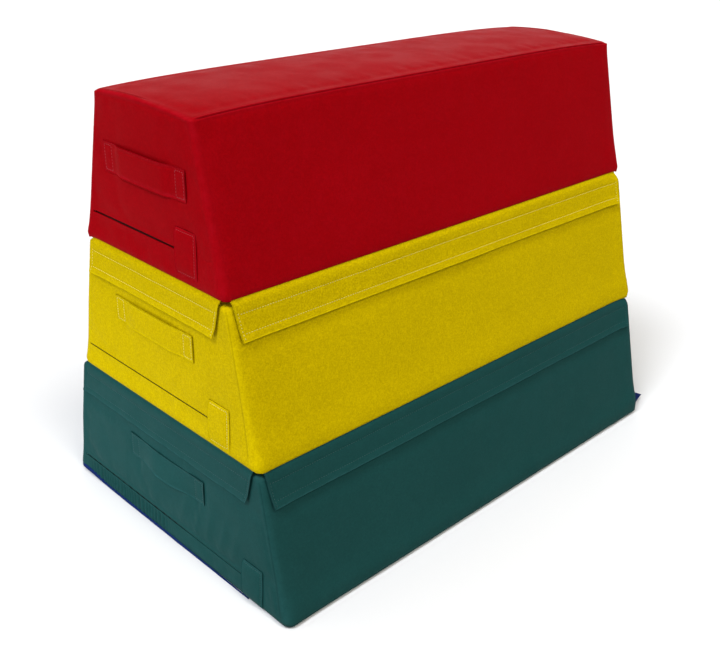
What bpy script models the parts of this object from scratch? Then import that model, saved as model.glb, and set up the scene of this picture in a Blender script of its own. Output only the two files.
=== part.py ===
"""A trapezoid gymnastics mat: three foam tiers in zipped vinyl covers, held together by skirt flaps.

Metres, +Z up. The origin is the centre of the face that the mat stands on. X runs along the length:
the short end at -X is the near end, with the zips, and the one at +X is the far end. The long side
at -Y is the front, the one at +Y is the back.
"""

import math

import bmesh
import bpy
from mathutils import Matrix, Vector

# The whole stack
LENGTH = 1.2192
BASE_WIDTH = 0.762
TOP_WIDTH = 0.300
TIER_HEIGHT = 0.314
TIERS = ("bottom", "middle", "top")
STACK_HEIGHT = TIER_HEIGHT * len(TIERS)
GAP = 0.0003  # between pieces that touch

# Covers and foam
WALL = 0.0012
SIDE_RADIUS = 0.008
TOP_RADIUS = 0.008
BOTTOM_RADIUS = 0.003
CROWN = 0.004
CORNER_DROOP = 0.008
CROWN_LINES_ALONG = (0.3, 0.6, 0.8, 0.92)  # shares of the half length, where the crown's faces meet
CROWN_LINES_ACROSS = (0.4, 0.75)
CROWN_POWER = 4
DROOP_POWER_ALONG = 5
DROOP_POWER_ACROSS = 2

# Flaps with their hook and loop strips
SHEET = 0.0012
FLAP_DROP = 0.077
FLAP_END_INSET = 0.011
FLAP_CORNER_INSET = 0.014
FLAP_SIDE_TAPER = 0.006
FLAP_RAMP = 0.012
FLAP_BEAD_STEPS = 6
SEAM_RISE = 0.0025
STRIP = 0.001
STRIP_WIDTH = 0.040
STRIP_START = 0.024
STRIP_INSET = 0.022
BASE_HINGE_INSET = 0.005
BASE_CORNER_CLEARANCE = 0.010
PLATEAU_MARGIN = 0.006
PLATEAU_RAMP = 0.008

# Handles
HANDLE_LENGTH = 0.260
HANDLE_WIDTH = 0.054
HANDLE_THICKNESS = 0.0024
HANDLE_CLEARANCE = 0.011
HANDLE_TAB = 0.032
HANDLE_RISE_LENGTH = 0.060
HANDLE_SHIFT = 0.009
HANDLE_HEIGHT = {"bottom": 0.183, "middle": 0.188, "top": 0.190}
HANDLE_STEPS = 8

# Zips
SLIT_HEIGHT = {"bottom": 0.052, "middle": 0.058, "top": 0.064}
SLIT_OPENING = 0.005
SLIT_CORNER_INSET = 0.020
TAPE = 0.0006
TAPE_MARGIN = 0.0085
TAPE_OVERRUN = 0.006
TAPE_BAND = 0.0035
BEAD_RADIUS = 0.0011
BEAD_GAP = 0.0018
COIL_MOUTH = 60  # degrees, where the coil's round outline meets its tape
COIL_STEPS = 10
PLATE = 0.0012
PLATE_LENGTH = 0.018
PLATE_HEIGHT = 0.011
LEG_SPACING = 0.012
LEG_WIDTH = 0.002
LEG_HEIGHT = 0.0032
BRIDGE = 0.0015
PULL = 0.0015
PULL_RADIUS = 0.0045
PULL_HOLE_RADIUS = 0.0026
PULL_LENGTH = 0.024
PULL_TIP_RADIUS = 0.0032
PULL_STEPS = 10

# Patches over the closed ends of the zips
PATCH_WIDTH = 0.066
PATCH_HEIGHT = 0.088
PATCH_CORNER_INSET = 0.067
PATCH_CLEARANCE = 0.0058
PATCH_STEPS = 8
PATCH_SEAM_POWER = 4  # how squarely the swell ends at the upper and lower seams
PATCH_CLOSED_POWER = 5  # and at the seam across the closed end

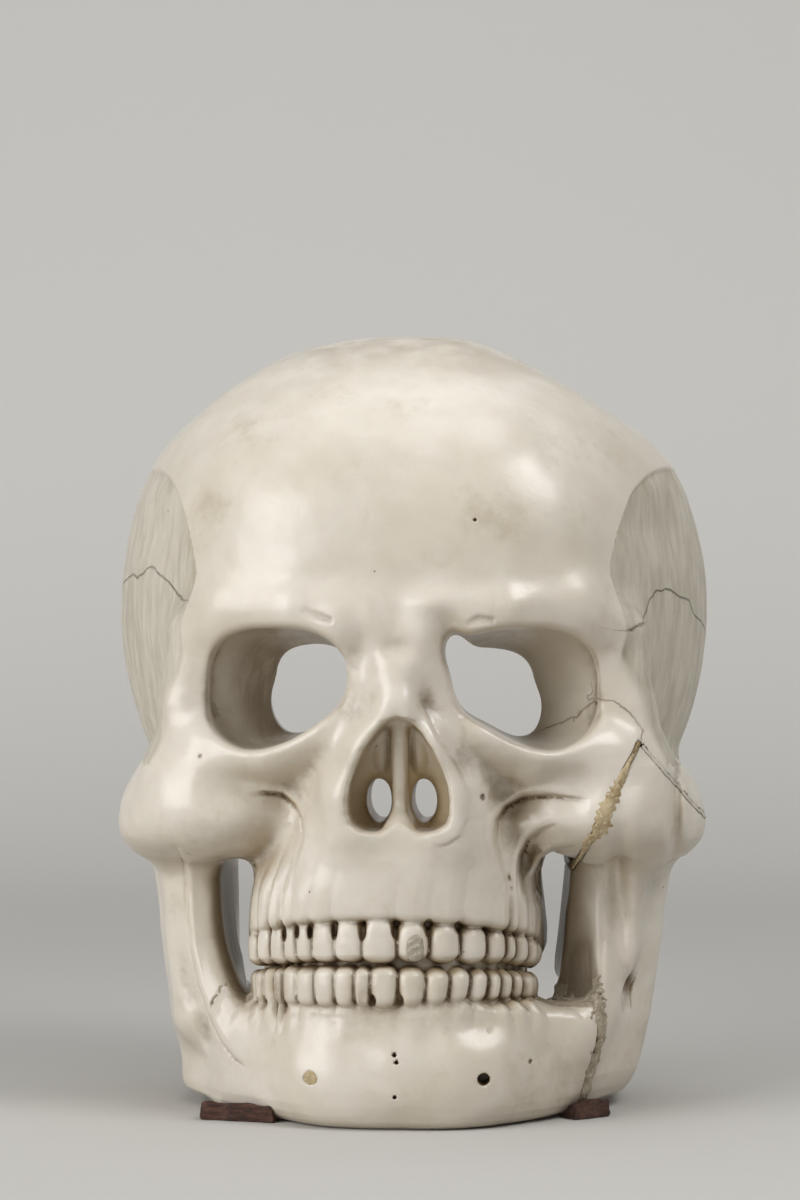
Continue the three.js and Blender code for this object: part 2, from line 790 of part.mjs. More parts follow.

Task prompt
Set all of the records down again, exactly as they stand.

Response to the task
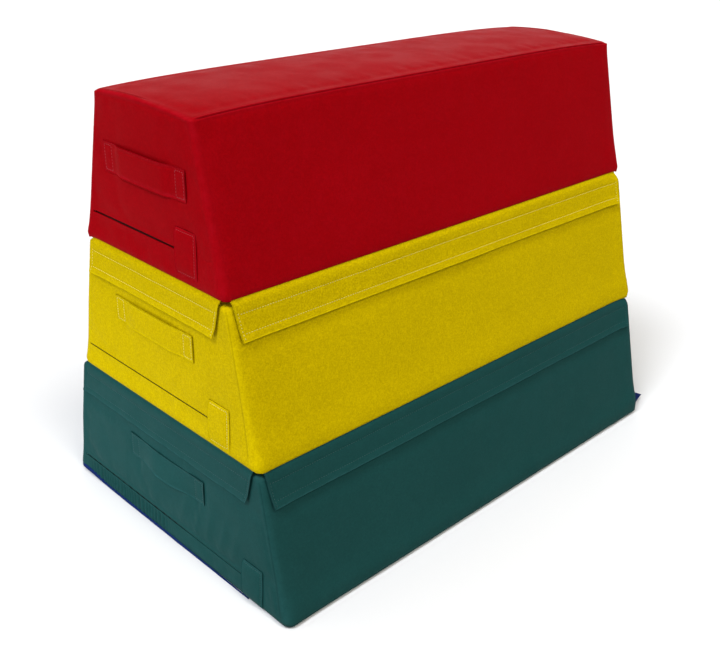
What bpy script models the parts of this object from scratch? Then import that model, saved as model.glb, and set up the scene of this picture in a Blender script of its own. Output only the two files.
=== part.py ===
"""A trapezoid gymnastics mat: three foam tiers in zipped vinyl covers, held together by skirt flaps.

Metres, +Z up. The origin is the centre of the face that the mat stands on. X runs along the length:
the short end at -X is the near end, with the zips, and the one at +X is the far end. The long side
at -Y is the front, the one at +Y is the back.
"""

import math

import bmesh
import bpy
from mathutils import Matrix, Vector

# The whole stack
LENGTH = 1.2192
BASE_WIDTH = 0.762
TOP_WIDTH = 0.300
TIER_HEIGHT = 0.314
TIERS = ("bottom", "middle", "top")
STACK_HEIGHT = TIER_HEIGHT * len(TIERS)
GAP = 0.0003  # between pieces that touch

# Covers and foam
WALL = 0.0012
SIDE_RADIUS = 0.008
TOP_RADIUS = 0.008
BOTTOM_RADIUS = 0.003
CROWN = 0.004
CORNER_DROOP = 0.008
CROWN_LINES_ALONG = (0.3, 0.6, 0.8, 0.92)  # shares of the half length, where the crown's faces meet
CROWN_LINES_ACROSS = (0.4, 0.75)
CROWN_POWER = 4
DROOP_POWER_ALONG = 5
DROOP_POWER_ACROSS = 2

# Flaps with their hook and loop strips
SHEET = 0.0012
FLAP_DROP = 0.077
FLAP_END_INSET = 0.011
FLAP_CORNER_INSET = 0.014
FLAP_SIDE_TAPER = 0.006
FLAP_RAMP = 0.012
FLAP_BEAD_STEPS = 6
SEAM_RISE = 0.0025
STRIP = 0.001
STRIP_WIDTH = 0.040
STRIP_START = 0.024
STRIP_INSET = 0.022
BASE_HINGE_INSET = 0.005
BASE_CORNER_CLEARANCE = 0.010
PLATEAU_MARGIN = 0.006
PLATEAU_RAMP = 0.008

# Handles
HANDLE_LENGTH = 0.260
HANDLE_WIDTH = 0.054
HANDLE_THICKNESS = 0.0024
HANDLE_CLEARANCE = 0.011
HANDLE_TAB = 0.032
HANDLE_RISE_LENGTH = 0.060
HANDLE_SHIFT = 0.009
HANDLE_HEIGHT = {"bottom": 0.183, "middle": 0.188, "top": 0.190}
HANDLE_STEPS = 8

# Zips
SLIT_HEIGHT = {"bottom": 0.052, "middle": 0.058, "top": 0.064}
SLIT_OPENING = 0.005
SLIT_CORNER_INSET = 0.020
TAPE = 0.0006
TAPE_MARGIN = 0.0085
TAPE_OVERRUN = 0.006
TAPE_BAND = 0.0035
BEAD_RADIUS = 0.0011
BEAD_GAP = 0.0018
COIL_MOUTH = 60  # degrees, where the coil's round outline meets its tape
COIL_STEPS = 10
PLATE = 0.0012
PLATE_LENGTH = 0.018
PLATE_HEIGHT = 0.011
LEG_SPACING = 0.012
LEG_WIDTH = 0.002
LEG_HEIGHT = 0.0032
BRIDGE = 0.0015
PULL = 0.0015
PULL_RADIUS = 0.0045
PULL_HOLE_RADIUS = 0.0026
PULL_LENGTH = 0.024
PULL_TIP_RADIUS = 0.0032
PULL_STEPS = 10

# Patches over the closed ends of the zips
PATCH_WIDTH = 0.066
PATCH_HEIGHT = 0.088
PATCH_CORNER_INSET = 0.067
PATCH_CLEARANCE = 0.0058
PATCH_STEPS = 8
PATCH_SEAM_POWER = 4  # how squarely the swell ends at the upper and lower seams
PATCH_CLOSED_POWER = 5  # and at the seam across the closed end

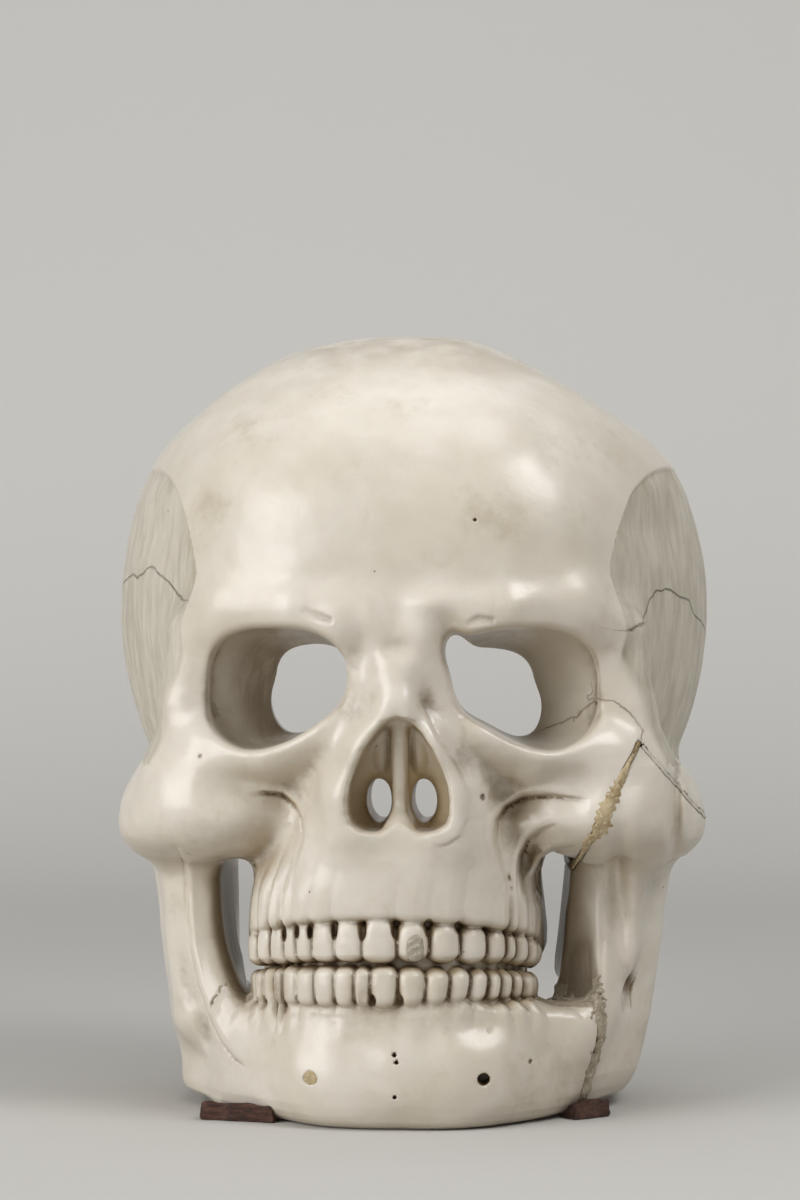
Continue the three.js and Blender code for this object: part 2, from line 790 of part.mjs. More parts follow.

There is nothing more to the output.